[start Information shown]

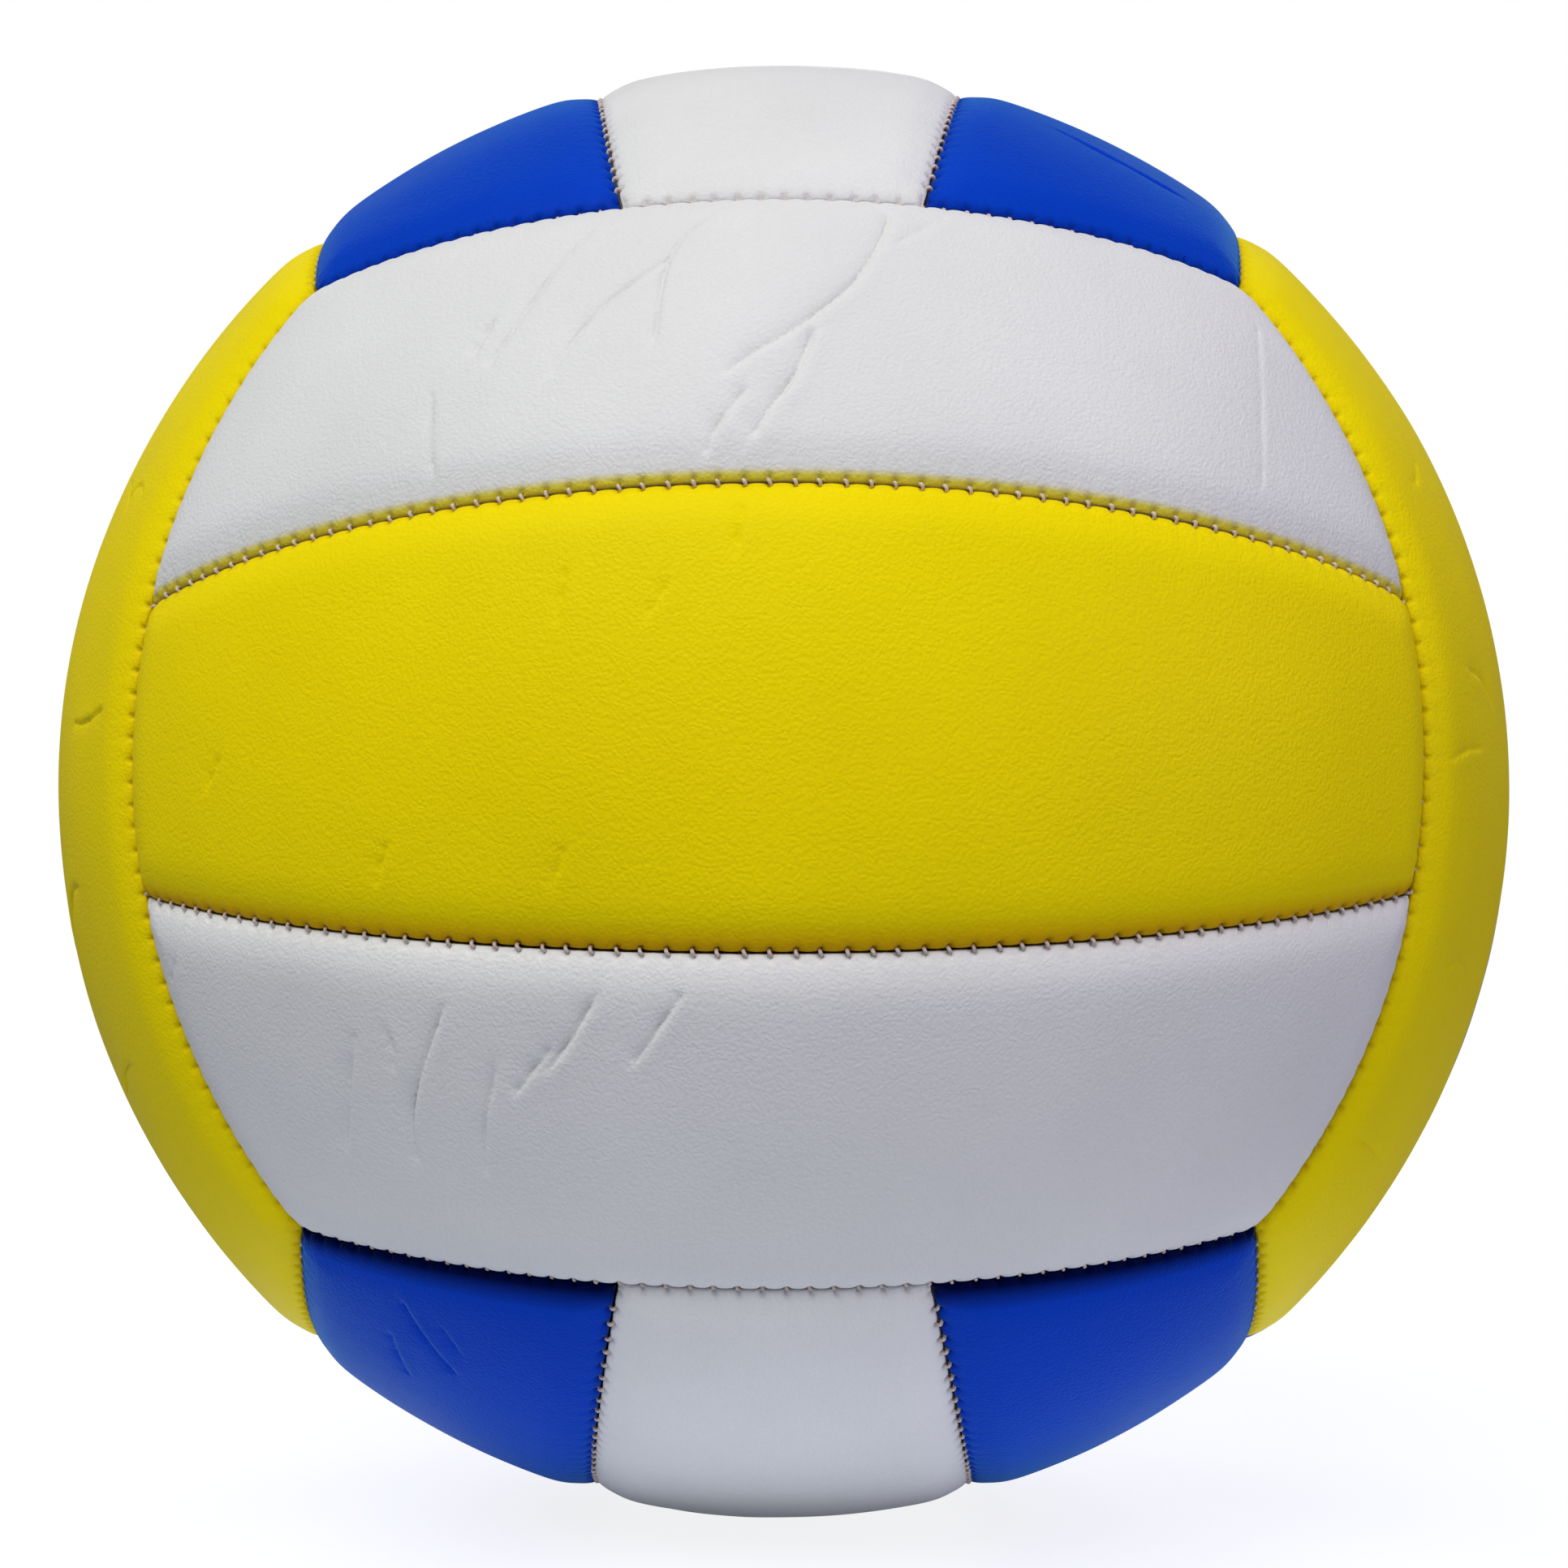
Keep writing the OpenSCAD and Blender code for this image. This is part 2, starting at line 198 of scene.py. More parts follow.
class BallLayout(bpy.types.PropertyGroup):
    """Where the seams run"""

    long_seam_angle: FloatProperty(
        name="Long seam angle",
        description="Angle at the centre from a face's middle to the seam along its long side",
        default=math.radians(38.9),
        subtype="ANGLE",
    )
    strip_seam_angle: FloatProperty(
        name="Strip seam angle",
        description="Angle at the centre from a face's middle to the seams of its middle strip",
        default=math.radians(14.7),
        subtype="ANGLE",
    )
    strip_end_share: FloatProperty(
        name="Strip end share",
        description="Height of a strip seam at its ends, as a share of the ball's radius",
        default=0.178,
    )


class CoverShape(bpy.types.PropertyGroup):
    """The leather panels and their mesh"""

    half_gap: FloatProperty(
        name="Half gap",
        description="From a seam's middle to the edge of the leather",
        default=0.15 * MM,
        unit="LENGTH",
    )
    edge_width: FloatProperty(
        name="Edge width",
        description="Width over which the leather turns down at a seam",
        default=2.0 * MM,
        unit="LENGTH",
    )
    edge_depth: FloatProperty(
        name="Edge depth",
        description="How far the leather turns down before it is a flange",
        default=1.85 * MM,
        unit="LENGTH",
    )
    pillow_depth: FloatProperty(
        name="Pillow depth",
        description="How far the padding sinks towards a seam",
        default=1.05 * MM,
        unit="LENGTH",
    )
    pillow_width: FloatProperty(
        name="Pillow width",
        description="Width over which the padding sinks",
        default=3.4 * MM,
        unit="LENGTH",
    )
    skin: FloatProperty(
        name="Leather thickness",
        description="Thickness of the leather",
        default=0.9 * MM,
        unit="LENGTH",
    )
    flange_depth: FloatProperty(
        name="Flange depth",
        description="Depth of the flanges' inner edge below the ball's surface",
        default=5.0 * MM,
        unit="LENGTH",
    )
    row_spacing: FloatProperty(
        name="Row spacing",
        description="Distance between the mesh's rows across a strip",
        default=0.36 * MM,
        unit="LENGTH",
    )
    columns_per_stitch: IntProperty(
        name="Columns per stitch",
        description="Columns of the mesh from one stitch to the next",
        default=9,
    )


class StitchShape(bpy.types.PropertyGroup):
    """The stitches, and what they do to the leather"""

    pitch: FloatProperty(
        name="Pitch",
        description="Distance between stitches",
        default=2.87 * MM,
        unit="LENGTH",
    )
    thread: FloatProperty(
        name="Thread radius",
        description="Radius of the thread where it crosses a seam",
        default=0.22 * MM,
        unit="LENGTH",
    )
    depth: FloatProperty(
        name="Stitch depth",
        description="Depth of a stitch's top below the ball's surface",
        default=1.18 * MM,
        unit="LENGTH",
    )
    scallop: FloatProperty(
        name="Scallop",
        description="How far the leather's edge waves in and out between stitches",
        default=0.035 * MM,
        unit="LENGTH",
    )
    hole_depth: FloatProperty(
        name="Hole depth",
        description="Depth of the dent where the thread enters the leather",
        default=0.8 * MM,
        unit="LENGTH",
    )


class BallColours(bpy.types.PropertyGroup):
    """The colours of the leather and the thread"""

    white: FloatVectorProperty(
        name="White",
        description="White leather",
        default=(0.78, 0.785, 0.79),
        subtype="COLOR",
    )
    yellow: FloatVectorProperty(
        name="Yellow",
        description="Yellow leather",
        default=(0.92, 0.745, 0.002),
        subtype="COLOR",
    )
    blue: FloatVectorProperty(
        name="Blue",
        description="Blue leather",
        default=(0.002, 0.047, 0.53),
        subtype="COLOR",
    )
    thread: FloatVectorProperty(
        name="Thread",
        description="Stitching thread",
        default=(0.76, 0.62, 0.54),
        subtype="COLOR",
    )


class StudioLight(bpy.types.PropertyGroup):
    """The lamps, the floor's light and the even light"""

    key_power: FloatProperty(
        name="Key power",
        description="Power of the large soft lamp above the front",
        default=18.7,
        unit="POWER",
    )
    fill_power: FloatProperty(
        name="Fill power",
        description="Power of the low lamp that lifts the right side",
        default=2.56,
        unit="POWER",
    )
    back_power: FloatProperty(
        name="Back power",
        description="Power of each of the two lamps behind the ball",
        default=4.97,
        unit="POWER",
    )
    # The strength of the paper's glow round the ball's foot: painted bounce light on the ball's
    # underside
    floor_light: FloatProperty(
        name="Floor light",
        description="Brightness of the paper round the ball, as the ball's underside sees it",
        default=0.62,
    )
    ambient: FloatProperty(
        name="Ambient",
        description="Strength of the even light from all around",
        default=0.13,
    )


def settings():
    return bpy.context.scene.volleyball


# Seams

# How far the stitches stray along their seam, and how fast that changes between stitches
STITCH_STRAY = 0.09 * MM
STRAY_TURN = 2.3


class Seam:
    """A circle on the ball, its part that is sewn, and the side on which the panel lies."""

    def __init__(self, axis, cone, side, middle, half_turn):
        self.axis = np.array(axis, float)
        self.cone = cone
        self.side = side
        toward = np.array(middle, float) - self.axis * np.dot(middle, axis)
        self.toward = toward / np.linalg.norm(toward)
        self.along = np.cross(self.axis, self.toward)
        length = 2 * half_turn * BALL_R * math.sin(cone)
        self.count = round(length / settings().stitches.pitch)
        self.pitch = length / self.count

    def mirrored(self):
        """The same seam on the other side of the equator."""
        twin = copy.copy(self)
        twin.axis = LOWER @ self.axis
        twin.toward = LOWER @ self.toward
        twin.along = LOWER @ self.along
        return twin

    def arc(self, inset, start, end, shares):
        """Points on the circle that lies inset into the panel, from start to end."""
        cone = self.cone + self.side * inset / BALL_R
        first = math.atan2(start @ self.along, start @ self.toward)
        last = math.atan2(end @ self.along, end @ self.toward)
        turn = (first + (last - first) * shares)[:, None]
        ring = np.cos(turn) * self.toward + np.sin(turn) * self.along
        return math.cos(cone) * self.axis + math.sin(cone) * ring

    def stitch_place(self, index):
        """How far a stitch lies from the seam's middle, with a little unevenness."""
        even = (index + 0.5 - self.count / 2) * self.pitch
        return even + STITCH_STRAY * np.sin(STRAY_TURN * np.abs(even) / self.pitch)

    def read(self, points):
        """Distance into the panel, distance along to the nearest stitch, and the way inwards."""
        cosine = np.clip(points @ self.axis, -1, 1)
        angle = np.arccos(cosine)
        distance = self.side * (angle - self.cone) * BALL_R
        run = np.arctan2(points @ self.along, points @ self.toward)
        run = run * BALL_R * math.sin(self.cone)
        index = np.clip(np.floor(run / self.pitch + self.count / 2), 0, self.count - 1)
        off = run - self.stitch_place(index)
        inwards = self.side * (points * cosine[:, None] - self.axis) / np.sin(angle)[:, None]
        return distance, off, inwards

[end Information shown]
[start Information shown]

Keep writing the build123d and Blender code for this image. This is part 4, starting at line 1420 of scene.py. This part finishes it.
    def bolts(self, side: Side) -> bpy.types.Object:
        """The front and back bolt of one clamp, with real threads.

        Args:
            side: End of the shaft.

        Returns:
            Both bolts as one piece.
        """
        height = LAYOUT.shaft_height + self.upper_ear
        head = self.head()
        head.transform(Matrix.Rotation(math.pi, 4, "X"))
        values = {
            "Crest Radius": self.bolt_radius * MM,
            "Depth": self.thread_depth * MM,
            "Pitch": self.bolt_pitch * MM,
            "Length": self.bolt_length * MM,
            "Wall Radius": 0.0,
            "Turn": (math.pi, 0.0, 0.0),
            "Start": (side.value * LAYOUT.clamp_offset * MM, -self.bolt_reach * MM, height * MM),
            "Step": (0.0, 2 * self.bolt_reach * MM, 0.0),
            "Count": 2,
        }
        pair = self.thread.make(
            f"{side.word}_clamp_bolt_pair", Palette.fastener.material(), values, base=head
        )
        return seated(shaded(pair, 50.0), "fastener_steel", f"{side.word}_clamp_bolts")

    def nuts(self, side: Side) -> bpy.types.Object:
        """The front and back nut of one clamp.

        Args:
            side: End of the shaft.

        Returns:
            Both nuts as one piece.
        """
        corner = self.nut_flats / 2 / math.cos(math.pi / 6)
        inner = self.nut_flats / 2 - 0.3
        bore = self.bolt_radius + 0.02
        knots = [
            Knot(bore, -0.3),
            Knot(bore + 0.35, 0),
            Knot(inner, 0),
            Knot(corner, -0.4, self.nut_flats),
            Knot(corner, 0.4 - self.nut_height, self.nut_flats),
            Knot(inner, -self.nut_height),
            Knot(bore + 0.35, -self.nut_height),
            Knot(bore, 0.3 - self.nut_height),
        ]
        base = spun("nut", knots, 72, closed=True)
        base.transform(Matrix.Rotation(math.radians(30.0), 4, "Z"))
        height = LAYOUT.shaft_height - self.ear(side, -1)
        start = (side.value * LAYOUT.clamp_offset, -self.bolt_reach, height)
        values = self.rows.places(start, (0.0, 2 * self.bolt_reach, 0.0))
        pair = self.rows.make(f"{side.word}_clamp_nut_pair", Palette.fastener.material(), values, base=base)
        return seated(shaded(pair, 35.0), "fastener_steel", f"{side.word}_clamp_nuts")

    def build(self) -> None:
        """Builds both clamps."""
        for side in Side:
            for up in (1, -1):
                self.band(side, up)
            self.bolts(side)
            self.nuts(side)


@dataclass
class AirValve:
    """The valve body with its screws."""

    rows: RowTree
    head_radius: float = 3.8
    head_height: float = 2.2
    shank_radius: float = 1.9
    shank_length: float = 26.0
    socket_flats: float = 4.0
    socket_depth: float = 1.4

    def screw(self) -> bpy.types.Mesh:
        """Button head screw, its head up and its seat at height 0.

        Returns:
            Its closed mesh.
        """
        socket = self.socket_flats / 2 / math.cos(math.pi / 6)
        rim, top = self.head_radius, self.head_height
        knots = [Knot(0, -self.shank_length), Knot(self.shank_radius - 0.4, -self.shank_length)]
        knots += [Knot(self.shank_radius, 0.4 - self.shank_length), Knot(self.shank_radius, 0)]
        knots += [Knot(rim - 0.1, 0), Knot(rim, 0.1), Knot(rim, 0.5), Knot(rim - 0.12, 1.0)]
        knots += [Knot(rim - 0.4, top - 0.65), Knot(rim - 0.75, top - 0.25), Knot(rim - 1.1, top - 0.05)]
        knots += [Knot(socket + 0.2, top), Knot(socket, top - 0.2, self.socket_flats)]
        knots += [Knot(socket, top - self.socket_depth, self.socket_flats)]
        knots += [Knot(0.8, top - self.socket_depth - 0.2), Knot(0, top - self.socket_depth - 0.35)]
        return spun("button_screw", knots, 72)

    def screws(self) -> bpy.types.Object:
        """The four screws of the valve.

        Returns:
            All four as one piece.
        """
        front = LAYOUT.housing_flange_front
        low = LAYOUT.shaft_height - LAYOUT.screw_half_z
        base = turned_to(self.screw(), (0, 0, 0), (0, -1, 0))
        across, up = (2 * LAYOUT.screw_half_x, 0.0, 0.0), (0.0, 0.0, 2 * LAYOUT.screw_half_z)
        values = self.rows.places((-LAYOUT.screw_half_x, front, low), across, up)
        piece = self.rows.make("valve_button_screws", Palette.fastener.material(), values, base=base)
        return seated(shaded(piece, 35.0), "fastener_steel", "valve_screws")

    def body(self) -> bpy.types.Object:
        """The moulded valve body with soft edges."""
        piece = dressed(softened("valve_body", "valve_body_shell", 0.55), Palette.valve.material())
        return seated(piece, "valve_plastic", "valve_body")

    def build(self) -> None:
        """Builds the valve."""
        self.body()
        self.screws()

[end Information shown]
[start Information shown]

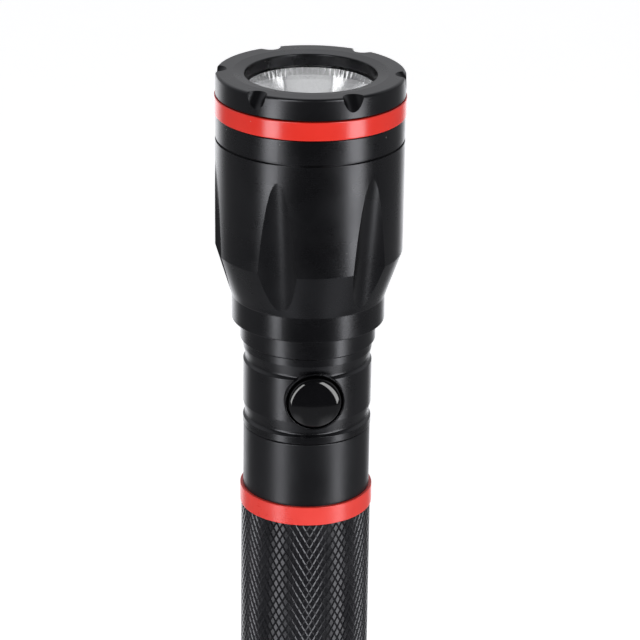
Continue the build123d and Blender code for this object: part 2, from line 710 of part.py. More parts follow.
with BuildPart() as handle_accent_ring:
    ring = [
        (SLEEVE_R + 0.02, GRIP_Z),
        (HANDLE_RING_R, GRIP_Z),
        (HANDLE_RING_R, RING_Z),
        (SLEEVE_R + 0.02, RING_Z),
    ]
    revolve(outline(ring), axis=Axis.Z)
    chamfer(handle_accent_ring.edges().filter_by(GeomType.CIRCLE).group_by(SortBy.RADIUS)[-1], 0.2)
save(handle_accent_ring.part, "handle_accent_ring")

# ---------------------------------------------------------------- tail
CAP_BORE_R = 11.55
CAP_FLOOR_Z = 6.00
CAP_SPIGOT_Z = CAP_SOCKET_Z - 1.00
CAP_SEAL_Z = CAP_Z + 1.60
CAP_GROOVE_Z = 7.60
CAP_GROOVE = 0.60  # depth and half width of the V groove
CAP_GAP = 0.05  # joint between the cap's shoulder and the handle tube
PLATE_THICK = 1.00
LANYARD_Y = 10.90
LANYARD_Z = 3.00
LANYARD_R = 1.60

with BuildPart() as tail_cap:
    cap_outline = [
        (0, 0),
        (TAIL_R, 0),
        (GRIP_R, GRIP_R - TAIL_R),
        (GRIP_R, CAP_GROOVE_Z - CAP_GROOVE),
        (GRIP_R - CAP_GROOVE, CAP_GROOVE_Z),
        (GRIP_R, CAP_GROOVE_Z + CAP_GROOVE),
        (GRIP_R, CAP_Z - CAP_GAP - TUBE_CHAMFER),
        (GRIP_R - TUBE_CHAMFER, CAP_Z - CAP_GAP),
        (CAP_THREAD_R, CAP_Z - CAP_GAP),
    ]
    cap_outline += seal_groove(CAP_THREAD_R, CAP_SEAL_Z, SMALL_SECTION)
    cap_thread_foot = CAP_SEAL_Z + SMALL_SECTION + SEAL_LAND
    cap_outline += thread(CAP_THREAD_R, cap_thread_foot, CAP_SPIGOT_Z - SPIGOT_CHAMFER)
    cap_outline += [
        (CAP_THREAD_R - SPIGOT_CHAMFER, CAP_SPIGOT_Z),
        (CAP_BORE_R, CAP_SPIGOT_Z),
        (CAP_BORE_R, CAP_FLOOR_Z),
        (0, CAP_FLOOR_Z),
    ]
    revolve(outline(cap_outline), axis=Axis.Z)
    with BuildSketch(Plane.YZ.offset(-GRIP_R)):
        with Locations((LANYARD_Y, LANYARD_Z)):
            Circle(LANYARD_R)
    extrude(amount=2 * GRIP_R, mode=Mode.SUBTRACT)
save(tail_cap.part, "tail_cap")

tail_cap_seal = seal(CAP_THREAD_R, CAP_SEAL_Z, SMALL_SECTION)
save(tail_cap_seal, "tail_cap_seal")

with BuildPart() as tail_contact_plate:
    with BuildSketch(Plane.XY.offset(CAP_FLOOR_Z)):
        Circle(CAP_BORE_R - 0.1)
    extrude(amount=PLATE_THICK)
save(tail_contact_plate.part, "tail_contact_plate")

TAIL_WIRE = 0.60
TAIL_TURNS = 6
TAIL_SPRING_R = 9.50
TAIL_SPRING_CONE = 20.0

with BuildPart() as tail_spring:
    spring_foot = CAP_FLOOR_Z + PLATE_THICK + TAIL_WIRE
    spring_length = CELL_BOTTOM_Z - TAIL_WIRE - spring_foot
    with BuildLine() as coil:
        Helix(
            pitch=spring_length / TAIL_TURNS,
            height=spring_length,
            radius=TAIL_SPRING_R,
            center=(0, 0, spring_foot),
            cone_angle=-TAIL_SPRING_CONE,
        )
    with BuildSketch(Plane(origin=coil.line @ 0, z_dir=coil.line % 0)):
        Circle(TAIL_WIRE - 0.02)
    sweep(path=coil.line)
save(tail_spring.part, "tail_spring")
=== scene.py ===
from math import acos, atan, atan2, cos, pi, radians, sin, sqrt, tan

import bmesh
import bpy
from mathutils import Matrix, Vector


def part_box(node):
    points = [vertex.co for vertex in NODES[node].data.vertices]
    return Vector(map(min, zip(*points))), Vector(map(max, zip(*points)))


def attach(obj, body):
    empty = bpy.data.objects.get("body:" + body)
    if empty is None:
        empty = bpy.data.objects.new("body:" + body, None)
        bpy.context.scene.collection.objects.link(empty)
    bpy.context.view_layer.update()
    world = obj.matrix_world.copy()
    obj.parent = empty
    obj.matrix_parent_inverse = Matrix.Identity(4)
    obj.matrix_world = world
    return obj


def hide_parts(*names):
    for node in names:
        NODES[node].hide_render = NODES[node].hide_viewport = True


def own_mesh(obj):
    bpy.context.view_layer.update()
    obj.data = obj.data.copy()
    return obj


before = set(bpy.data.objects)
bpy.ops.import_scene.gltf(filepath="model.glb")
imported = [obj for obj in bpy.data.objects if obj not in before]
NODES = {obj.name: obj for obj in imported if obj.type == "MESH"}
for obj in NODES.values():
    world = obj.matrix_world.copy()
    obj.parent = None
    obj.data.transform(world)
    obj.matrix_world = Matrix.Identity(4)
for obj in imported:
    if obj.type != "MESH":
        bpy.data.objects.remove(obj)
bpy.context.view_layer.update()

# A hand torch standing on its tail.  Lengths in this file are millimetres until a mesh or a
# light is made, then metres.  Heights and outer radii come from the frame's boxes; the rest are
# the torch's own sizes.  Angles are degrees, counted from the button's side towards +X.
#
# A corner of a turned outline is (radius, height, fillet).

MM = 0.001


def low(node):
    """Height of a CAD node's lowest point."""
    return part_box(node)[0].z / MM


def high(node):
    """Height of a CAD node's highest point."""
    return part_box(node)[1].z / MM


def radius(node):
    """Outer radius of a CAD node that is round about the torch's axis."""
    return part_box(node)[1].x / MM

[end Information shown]

▶ **What to do**: Start with the line that holds "TAIL_WIRE = 0.60" and finish with the line that holds "imported = [obj". Transcribe each line in between exactly, and those two as well.

▶ **Result of this task**:
TAIL_WIRE = 0.60
TAIL_TURNS = 6
TAIL_SPRING_R = 9.50
TAIL_SPRING_CONE = 20.0

with BuildPart() as tail_spring:
    spring_foot = CAP_FLOOR_Z + PLATE_THICK + TAIL_WIRE
    spring_length = CELL_BOTTOM_Z - TAIL_WIRE - spring_foot
    with BuildLine() as coil:
        Helix(
            pitch=spring_length / TAIL_TURNS,
            height=spring_length,
            radius=TAIL_SPRING_R,
            center=(0, 0, spring_foot),
            cone_angle=-TAIL_SPRING_CONE,
        )
    with BuildSketch(Plane(origin=coil.line @ 0, z_dir=coil.line % 0)):
        Circle(TAIL_WIRE - 0.02)
    sweep(path=coil.line)
save(tail_spring.part, "tail_spring")
=== scene.py ===
from math import acos, atan, atan2, cos, pi, radians, sin, sqrt, tan

import bmesh
import bpy
from mathutils import Matrix, Vector


def part_box(node):
    points = [vertex.co for vertex in NODES[node].data.vertices]
    return Vector(map(min, zip(*points))), Vector(map(max, zip(*points)))


def attach(obj, body):
    empty = bpy.data.objects.get("body:" + body)
    if empty is None:
        empty = bpy.data.objects.new("body:" + body, None)
        bpy.context.scene.collection.objects.link(empty)
    bpy.context.view_layer.update()
    world = obj.matrix_world.copy()
    obj.parent = empty
    obj.matrix_parent_inverse = Matrix.Identity(4)
    obj.matrix_world = world
    return obj


def hide_parts(*names):
    for node in names:
        NODES[node].hide_render = NODES[node].hide_viewport = True


def own_mesh(obj):
    bpy.context.view_layer.update()
    obj.data = obj.data.copy()
    return obj


before = set(bpy.data.objects)
bpy.ops.import_scene.gltf(filepath="model.glb")
imported = [obj for obj in bpy.data.objects if obj not in before]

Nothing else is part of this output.